Many of my colleagues have blogged on the “best of 2004” (I particularly liked Hal’s and Craig’s.) I was thinking of doing the same. Then I thought I’d do it in question and answer format. Then I decided to skip the questions (for now). Enjoy.

  • Because she woke up with a bat in her bed.
  • It was a large one, but we managed to get it all.
  • How d’you feel about being a grandfather?
  • A thousand pounds of rusty cast iron hanging from the ceiling.
  • Spending more time in church than since I was a 12 year old altar boy.
  • Reading all seven volumes of Stephen King’s The Dark Tower?
  • The tension between autonomic behaviour and “choreography” or “orchestration”.
  • Groove Armada, Blackfield, Morrissey. (But why did Al Stewart have to slip?)
  • Philosophy. Poetry. Blogging.
  • Flying to Seattle for my son’s wedding; then hanging out with The Fellowship watching the extended edition of “The Return of the King” while sipping Laphroaig.
  • Yes – but only if there’s a meaningful way of expressing semantics without simply showing us the code. Otherwise, no.

And finally:

  • Nailing Robert Wright over the Dan Dennett interview.
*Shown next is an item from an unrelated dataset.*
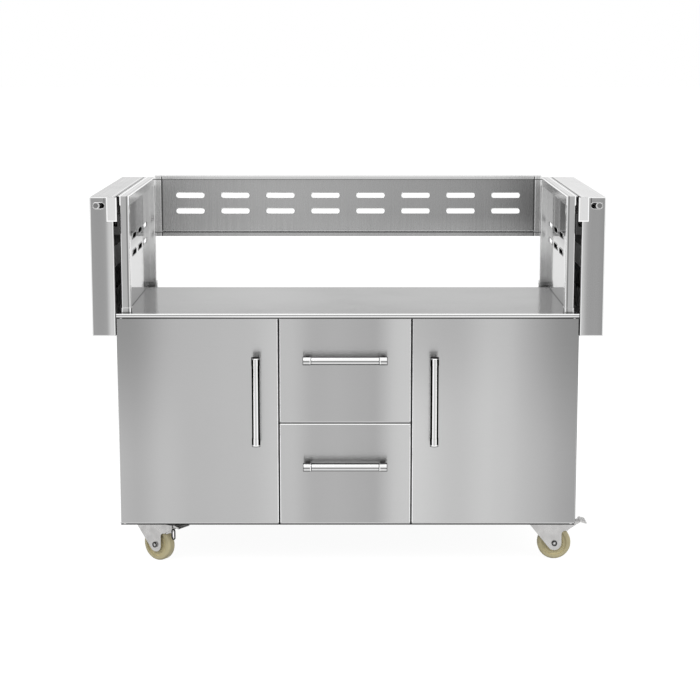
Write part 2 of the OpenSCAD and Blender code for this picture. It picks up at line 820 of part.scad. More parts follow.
// The front's liner and the box are one folded piece; the box's top edges are hemmed
module drawer_box(level) color(brushed) translate([bay_shift, 0, 0]) {
    y0 = y_door + door_t;
    z0 = front_low(level) + box_up;
    front_liner([-bay_half + front_gap / 2, front_low(level)],
        [bay_half - front_gap / 2, front_top(level)]);
    difference() {
        union() {
            block([-box_half, y0 - press_d, z0], [box_half, y0 + box_d, z0 + box_h]);
        }
        block([-box_half + box_sheet, y0 - press_d + box_sheet, z0 + box_sheet],
            [box_half - box_sheet, y0 + box_d - box_sheet, z0 + box_h + over]);
    }
    for (s = [-1, 1]) on_side(s)
        block([box_half - box_hem, y0 + box_sheet, z0 + box_h - box_hem_h],
            [box_half, y0 + box_d, z0 + box_h]);
    block([-box_half, y0 + box_d - box_hem, z0 + box_h - box_hem_h],
        [box_half, y0 + box_d, z0 + box_h]);
}

// Drawer slides: three nested channels, drawn from the cabinet's wall towards the box

module channel_2d(from, to, half) {
    translate([from, -half]) square([to - from, half * 2]);
}

module outer_slide_2d() difference() {
    channel_2d(0, outer_flange, slide_h / 2);
    channel_2d(slide_wall, outer_flange + over, slide_h / 2 - slide_wall);
}

module middle_slide_2d() {
    half = slide_h / 2 - middle_drop;
    difference() {
        channel_2d(slide_wall + middle_gap, slide_w - slide_wall - middle_gap, half);
        channel_2d(slide_wall * 2 + middle_gap, slide_w, half - slide_wall);
    }
}

module inner_slide_2d() {
    half = slide_h / 2 - inner_drop;
    difference() {
        channel_2d(slide_wall * 2 + middle_gap + slip, slide_w, half);
        channel_2d(0, slide_w - slide_wall, half - slide_wall);
    }
}

// Places a slide profile on both walls of a drawer's bay
module slides(level) {
    y0 = y_body + slide_set;
    for (s = [-1, 1]) translate([bay_shift, 0, front_low(level) + box_up + box_h / 2]) on_side(s)
        translate([bay_half - web_half, 0, 0]) mirror([1, 0, 0])
            along_y(y0, y0 + slide_len) children();
}

module drawer_outer_rails() color(zinc) for (level = [0, 1]) slides(level) outer_slide_2d();
module middle_rails(level) color(zinc) slides(level) middle_slide_2d();
module drawer_rails(level) color(zinc) slides(level) inner_slide_2d();

// Casters, drawn with the swivel axis at the origin and the wheel towards +x

module at_caster(sx, sy, turn) {
    translate([sx * (cab_half - caster_in_x), sy < 0 ? y_door + caster_in_y : y_rear - caster_in_y,
        0]) rotate([0, 0, turn]) children();
}

// Where a line from p touches the circle of radius r about c, on the low side
function touch(p, c, r) = let (a = atan2(p[1] - c[1], p[0] - c[0]) + acos(r / norm(p - c)))
    c + r * [cos(a), sin(a)];

module fork_side_2d() {
    axle = [trail, axle_z];
    back = [-fork_back, fork_top];
    difference() {
        union() {
            polygon([back, touch(back, axle, boss_r), axle, [trail + boss_r, axle_z],
                [trail + boss_r, notch_z], [arm_u, notch_z], [fork_front, arm_tip_z],
                [fork_front, fork_top]]);
            translate(axle) circle(boss_r);
            translate([trail + boss_r, notch_z - notch_r]) difference() {
                square(notch_r);
                translate([notch_r, 0]) circle(notch_r);
            }
        }
        translate(axle) circle(bolt_r + fit);
    }
}

module fork(turn, sx, sy, braked) color(zinc) at_caster(sx, sy, turn) difference() {
    union() {
        for (y = [-fork_in - fork_t, fork_in]) along_y(y, y + fork_t) fork_side_2d();
        block([-fork_back, -fork_in, fork_top - fork_t], [crown_plate_u, fork_in, fork_top]);
        translate([0, 0, crown_low]) cylinder(r = crown_r, h = crown_t);
    }
    translate([0, 0, crown_low - over]) cylinder(r = king_r + fit, h = crown_t + over * 2);
    if (braked) translate([brake_u, fork_in + fork_t + over, brake_z]) rotate([90, 0, 0])
        cylinder(r = brake_r + fit, h = (fork_in + fork_t + over) * 2);
}

module axle(turn, sx, sy) color(polished) at_caster(sx, sy, turn) translate([trail, 0, axle_z])
    rotate([90, 0, 0]) {
        cylinder(r = axle_r, h = fork_in * 2, center = true);
        cylinder(r = bolt_r, h = (fork_in + fork_t) * 2, center = true);
        translate([0, 0, fork_in + fork_t]) difference() {
            cylinder(r = bolt_head_r, h = bolt_head_t);
            translate([0, 0, bolt_head_t - socket_deep])
                cylinder(r = socket_r, h = socket_deep + over, $fn = 6);
        }
        translate([0, 0, -fork_in - fork_t - bolt_head_t * 2])
            cylinder(r = bolt_head_r, h = bolt_head_t * 2, $fn = 6);
    }

module wheel(turn, sx, sy) color(nylon) at_caster(sx, sy, turn) translate([trail, 0, axle_z])
    rotate([90, 0, 0]) rotate_extrude($fn = 96) difference() {
        union() {
            translate([axle_r + fit, -wheel_w / 2])
                square([wheel_r - tread_r - axle_r - fit, wheel_w]);
            translate([axle_r + fit, -wheel_w / 2 + tread_r])
                square([wheel_r - axle_r - fit, wheel_w - tread_r * 2]);
            for (e = [-1, 1])
                translate([wheel_r - tread_r, e * (wheel_w / 2 - tread_r)]) circle(tread_r);
            translate([axle_r + fit, -fork_in + slip])
                square([hub_r - axle_r - fit, (fork_in - slip) * 2]);
        }
        for (e = [-1, 1])
            translate([hub_r, e * wheel_w / 2 - web_cut])
                square([wheel_r - rim_in - hub_r, web_cut * 2]);
    }

// Pulls an outline of the brake, in shares about its pivot, across the caster
module brake_slab(shares, half) {
    along_y(-half, half) translate([brake_u, brake_z])
        polygon([for (p = shares) [p[0] * brake_len, p[1] * brake_high]]);
}

module brake(turn, sx, sy) color(zinc) at_caster(sx, sy, turn) {
    brake_slab(lever_shares, brake_half);
    brake_slab(tread_shares, pedal_w / 2);
    along_y(-pedal_w / 2, pedal_w / 2) translate([brake_u, brake_z])
        for (p = ridge_shares) translate([p[0] * brake_len, p[1] * brake_high]) circle(ridge_r);
    translate([brake_u, fork_in + fork_t, brake_z]) rotate([90, 0, 0])
        cylinder(r = brake_r, h = (fork_in + fork_t) * 2);
}

module caster_plates() color(zinc) caster_spots() difference() {
    union() {
        block([-plate_len / 2, -plate_wid / 2, z_base - caster_plate_t],
            [plate_len / 2, plate_wid / 2, z_base]);
        translate([0, 0, z_race]) cylinder(r = race_r, h = race_t);
        translate([0, 0, crown_low - slip]) cylinder(r = king_r, h = z_base - crown_low);
        translate([0, 0, crown_low - slip - king_head_t])
            cylinder(r = king_head_r, h = king_head_t);
    }
    bolt_spots() translate([0, 0, z_base - caster_plate_t - over])
        cylinder(r = bolt_r + hole_slack, h = caster_plate_t + over * 2);
}

module caster_bolts() color(zinc) caster_spots() bolt_spots() {
    translate([0, 0, z_base - caster_plate_t])
        cylinder(r = bolt_r, h = caster_plate_t + plate_t + nut_h);
    translate([0, 0, z_base - caster_plate_t - button_h])
        cylinder(r = bolt_head_r, h = button_h);
    translate([0, 0, z_floor]) cylinder(r = nut_r, h = nut_h, $fn = 6);
}

base_pan();
side_panel(-1);  // left_side_panel
side_panel(1);  // right_side_panel
cabinet_back_panel();
deck_pan();
deck_braces();
divider(-1);  // left_divider
divider(1);  // right_divider
post_sockets();
side_frame(-1);  // left_side_frame
side_frame(1);  // right_side_frame
vent_panel(-1);  // left_vent_panel
vent_panel(1);  // right_vent_panel
rear_vent_panel();
shelf_brackets(-1);  // left_shelf_brackets
shelf_brackets(1);  // right_shelf_brackets
shelf_pivot_pins();
shelf_cover_plates();
shelf_bumpers();
drawer_outer_rails();
door_pivot_pins();
door_catches();
frame_screws();
caster_plates();
caster_bolts();
door_panel(-1);  // left_door_panel
door_liner(-1);  // left_door_liner
door_handle(-1);  // left_door_handle
door_panel(1);  // right_door_panel
door_liner(1);  // right_door_liner
door_handle(1);  // right_door_handle
drawer_front(1);  // upper_drawer_front
drawer_box(1);  // upper_drawer_box
drawer_handle(1);  // upper_drawer_handle
drawer_rails(1);  // upper_drawer_rails
middle_rails(1);  // upper_middle_rails
drawer_front(0);  // lower_drawer_front
drawer_box(0);  // lower_drawer_box
drawer_handle(0);  // lower_drawer_handle
drawer_rails(0);  // lower_drawer_rails
middle_rails(0);  // lower_middle_rails
shelf(-1);  // left_shelf
shelf(1);  // right_shelf
shelf_bushes(-1);  // left_shelf_bushes
shelf_bushes(1);  // right_shelf_bushes
fork(front_left_angle, -1, -1, true);  // front_left_fork
axle(front_left_angle, -1, -1);  // front_left_axle
wheel(front_left_angle, -1, -1);  // front_left_wheel
brake(front_left_angle, -1, -1);  // front_left_brake
fork(front_right_angle, 1, -1, true);  // front_right_fork
axle(front_right_angle, 1, -1);  // front_right_axle
wheel(front_right_angle, 1, -1);  // front_right_wheel
brake(front_right_angle, 1, -1);  // front_right_brake
fork(rear_left_angle, -1, 1, false);  // rear_left_fork
axle(rear_left_angle, -1, 1);  // rear_left_axle
wheel(rear_left_angle, -1, 1);  // rear_left_wheel
fork(rear_right_angle, 1, 1, false);  // rear_right_fork
axle(rear_right_angle, 1, 1);  // rear_right_axle
wheel(rear_right_angle, 1, 1);  // rear_right_wheel
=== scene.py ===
# %% [markdown]
# # A stainless grill cart
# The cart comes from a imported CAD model, in metres, with the floor at z = 0 and its front towards -Y.
# This lesson gives it its finishes and the small parts that a workshop adds last, and sets the light
# and the camera. The CAD parts stay where they are: only their materials change.

# %% Frame
import json
import math
import bmesh
import bpy
import numpy as np
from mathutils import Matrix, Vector

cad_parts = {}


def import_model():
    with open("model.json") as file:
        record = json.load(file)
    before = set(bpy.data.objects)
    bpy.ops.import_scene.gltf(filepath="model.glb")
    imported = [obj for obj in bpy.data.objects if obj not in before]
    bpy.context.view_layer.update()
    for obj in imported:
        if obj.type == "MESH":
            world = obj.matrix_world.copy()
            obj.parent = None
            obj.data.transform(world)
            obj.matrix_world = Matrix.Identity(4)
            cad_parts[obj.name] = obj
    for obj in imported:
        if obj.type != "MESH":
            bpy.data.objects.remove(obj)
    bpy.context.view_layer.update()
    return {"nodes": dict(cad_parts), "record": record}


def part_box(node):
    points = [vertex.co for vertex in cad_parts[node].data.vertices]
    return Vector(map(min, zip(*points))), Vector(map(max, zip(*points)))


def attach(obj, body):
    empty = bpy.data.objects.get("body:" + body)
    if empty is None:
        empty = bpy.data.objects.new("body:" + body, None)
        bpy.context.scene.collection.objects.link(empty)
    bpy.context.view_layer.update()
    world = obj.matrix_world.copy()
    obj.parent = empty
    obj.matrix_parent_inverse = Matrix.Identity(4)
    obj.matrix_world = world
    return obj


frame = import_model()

MM = 0.001
X, Y, Z = 0, 1, 2
nodes = frame["nodes"]
scene = bpy.context.scene

# %% [markdown]
# ## Camera
# The picture was taken from about four metres away with a long lens, a little above the cart and
# pointing slightly down. A short lens close by could fill the frame as well, but its uprights would
# lean, and a long one keeps them nearly upright. The small negative shift moves the frame down
# without tilting the camera further.

# %% Camera
LENS = 93.02
SHIFT = -0.03
PITCH = 9.19
CAMERA_SIDE, CAMERA_BACK, CAMERA_HEIGHT = 5.27 * MM, 4151.6 * MM, 1244.3 * MM
door_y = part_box("left_door_panel")[0].y
camera_data = bpy.data.cameras.new("camera")
camera_data.sensor_width = 36
camera_data.lens = LENS
camera_data.shift_y = SHIFT
camera_data.clip_start = 0.1
camera_data.clip_end = 200
camera = bpy.data.objects.new("camera", camera_data)
scene.collection.objects.link(camera)
camera.location = (CAMERA_SIDE, door_y - CAMERA_BACK, CAMERA_HEIGHT)
camera.rotation_euler = (math.radians(90 - PITCH), 0, 0)
scene.camera = camera
print("camera height in mm:", round(camera.location.z / MM))

# %% [markdown]
# ## Node helpers
# Shader trees are easier to read when a node and its inputs are made in one line. They could be
# joined by hand in the editor, but then no loop could repeat them for another piece. `link_or_set`
# puts a number on a socket and joins a socket to a socket, so that a plain number always stays on
# the shader itself.

# %% Node helpers
def link_or_set(tree, socket, value):
    """Joins the socket to another socket, or writes a plain value on it."""
    if isinstance(value, bpy.types.NodeSocket):
        tree.links.new(value, socket)
    else:
        socket.default_value = value


def add(tree, kind, inputs=None, **settings):
    """A new node of that kind, with its settings and its inputs by name or number."""
    new = tree.nodes.new(kind)
    for name, value in settings.items():
        setattr(new, name, value)
    for key, value in (inputs or {}).items():
        link_or_set(tree, new.inputs[key], value)
    return new


def maths(tree, operation, a, b=0.0, clamp=False):
    """One arithmetic step on two numbers or sockets."""
    return add(tree, "ShaderNodeMath", {0: a, 1: b}, operation=operation, use_clamp=clamp).outputs[0]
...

I may not be blogging for the next few days, as I’ve explained in one of these answers. Have a great winter solstice, wherever you are and whatever you celebrate. (Memo to those who want to “reclaim Christmas”: this celebration predates you by thousands of years. Don’t be greedy.)

Now the truth comes out

A few days ago I noted here that American popular opinion seems to have shifted sharply against the war in Iraq. This provoked a plaintive – indeed anguished – comment from Mark: “Why oh why did they have to wait until AFTER the election to decide this?” It’s a good question, and Josh Marshall has an interesting take on it over at Talking Points Memo.

Josh first agrees with Kevin Drum that the main reason is quite simple: support has been declining ever since the initial invasion, and the latest numbers simply reflect that trend. But why did pro-war sentiment seem to to hold up during the election campaign? Josh suggests that “during the slugfest of the campaign, supporting Bush just meant supporting the war and this is what people told pollsters when they were asked, because one question was almost a proxy for the other.” Given that “close to 50% of Americans were dead set on voting for President Bush almost no matter what”, it’s clear why support for the war stayed above 50%. (Imagine “how many conservatives […] would have been so staunch in their support for the war if it were being fought under a President Gore or a President Clinton.”) And the result is that “the end of the campaign season has departisanized the war, [and people] are now freer to see the situation in Iraq a bit more on its own terms”.

(Memo to self: During the run-up to the election, I used to read TPM all the time. I think that after November 2nd I tuned out a lot of the political blogs. Bad idea. Don’t stop thinking about tomorrow.)